Negotiation Strategy for Founders
Based on practical transaction experience, the following principles are worth considering:
Model Multiple Scenarios
Stress-test financial projections for downside cases. Evaluate whether EBITDA covenants remain compliant under slower revenue growth.
Preserve Operational Freedom
Seek clear carve-outs for ordinary course IP use, licensing, and R&D collaboration.
Cap Prepayment Costs
Negotiate step-down prepayment fees over time. If exit occurs in later years, penalties should reduce proportionately.
Align with Equity Investors
Equity sponsors should be aligned with covenant structure. Since venture lenders rely heavily on sponsor backing, coordinated negotiation improves outcomes.
Regulatory and Jurisdictional Nuances
In jurisdictions like India, IP charges must comply with company law registration requirements. Failure to properly register a charge may weaken enforceability. Cross-border structures involving overseas holding companies add further complexity, particularly when IP is owned outside India.
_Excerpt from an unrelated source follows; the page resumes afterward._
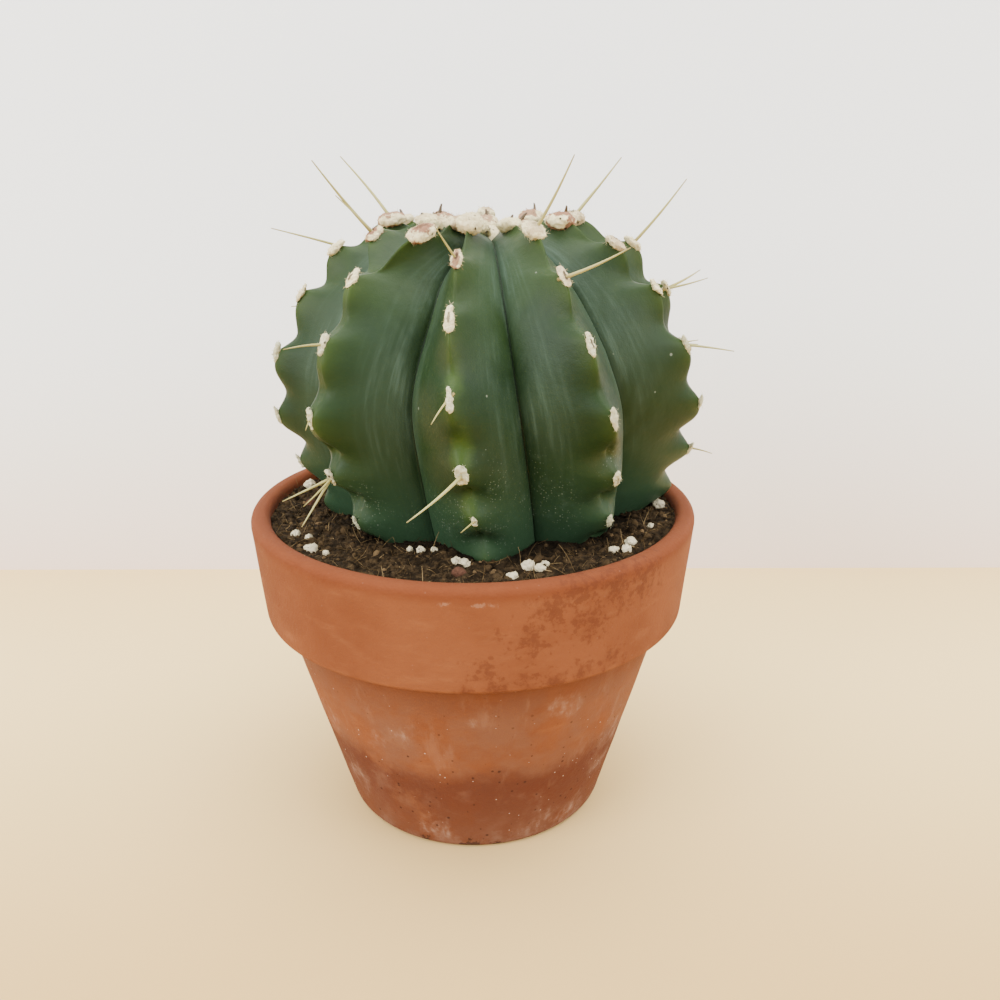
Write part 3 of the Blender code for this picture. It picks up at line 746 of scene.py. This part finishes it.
areoles = {
    # The rise is half a pad's height
    "pads": {
        "Pad Width": 3.0 * mm, "Pad Length": 8.2 * mm, "Pad Rise": 0.95 * mm,
        "Crown Radius": 15.0 * mm, "Crown Rise": 5.0 * mm, "Felt": 0.5 * mm,
    },
    # Width, length and rise by station, as shares
    "widths": ((3.0, 0.65), (7.0, 0.8), (8.5, 1.15), (9.4, 1.6), (10.0, 2.6), (11.0, 2.9)),
    "lengths": ((3.0, 0.75), (7.0, 0.85), (8.5, 0.9), (9.4, 0.95), (10.0, 1.2), (11.0, 1.2)),
    "rises": ((3.0, 0.6), (8.5, 1.1), (9.4, 1.8), (10.0, 2.6), (11.0, 2.9)),
    "lowest": 3.45,         # those below this station are buried
    # By rib, from the crown down: shares of size and width, of reddish wool, and of dark slit
    "size": {
        "A": (1, 1.1), "B": (1, 1.35), "C": (1, 1.25, 1, 1.05, 1.25, 1.1, 0.8), "D": (1, 1.15, 1, 1, 1.1),
        "E": (1.15,), "G": (1.1,),
    },
    "widening": {"C": (1, 1, 1, 1.15, 0.75, 1.5, 1), "D": (1, 1, 1, 1, 0.9, 1.2)},
    "reddish": {
        "A": (0.5, 0.9), "B": (0.6, 1), "fork": (0.3, 1), "C": (0.1, 0.2, 0.9), "D": (0, 0.4, 0.3),
        "E": (1, 0.4), "F": (0.8, 0.4), "G": (0.9,), "H": (0.8, 0.5), "I": (0.9, 0.3),
    },
    "slit": {
        "A": (0, 0, 0.6, 0, 0.6), "B": (0, 0.5, 1), "fork": (0, 1), "C": (0, 0, 1, 0.8, 0, 0.3),
        "D": (0, 0.4, 1, 1, 0, 0.7), "E": (0, 1, 0.4), "F": (0, 0.6, 0, 1), "G": (0, 1, 0.5, 0, 1),
        "H": (0, 0, 1, 0.7), "I": (0, 0.8, 0, 1, 0.4),
    },
    "wool": {
        "cream": (0.80, 0.72, 0.43), "shade": (0.42, 0.33, 0.16), "tan": (0.62, 0.52, 0.33),
        "old": (0.46, 0.47, 0.32), "red": (0.20, 0.062, 0.038), "slit": (0.040, 0.022, 0.014),
        "speck": (0.010, 0.007, 0.005),
    },
}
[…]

Therefore, documentation must balance commercial flexibility with regulatory compliance.
Final Thoughts
Venture debt is not merely a cheaper alternative to equity. It is a structured financial instrument built around risk mitigation. EBITDA tests impose discipline, IP charges provide collateral comfort, and exit triggers ensure repayment upon liquidity.
For founders, the real question is not whether to accept covenants, but how to calibrate them. Well-negotiated covenants create alignment between lender confidence and founder autonomy. Poorly negotiated ones can compress strategic flexibility at critical growth moments.
In high-growth environments, capital structure design is as important as capital itself. Venture debt covenants, when structured thoughtfully, can serve as guardrails rather than constraints — preserving enterprise value while supporting scale.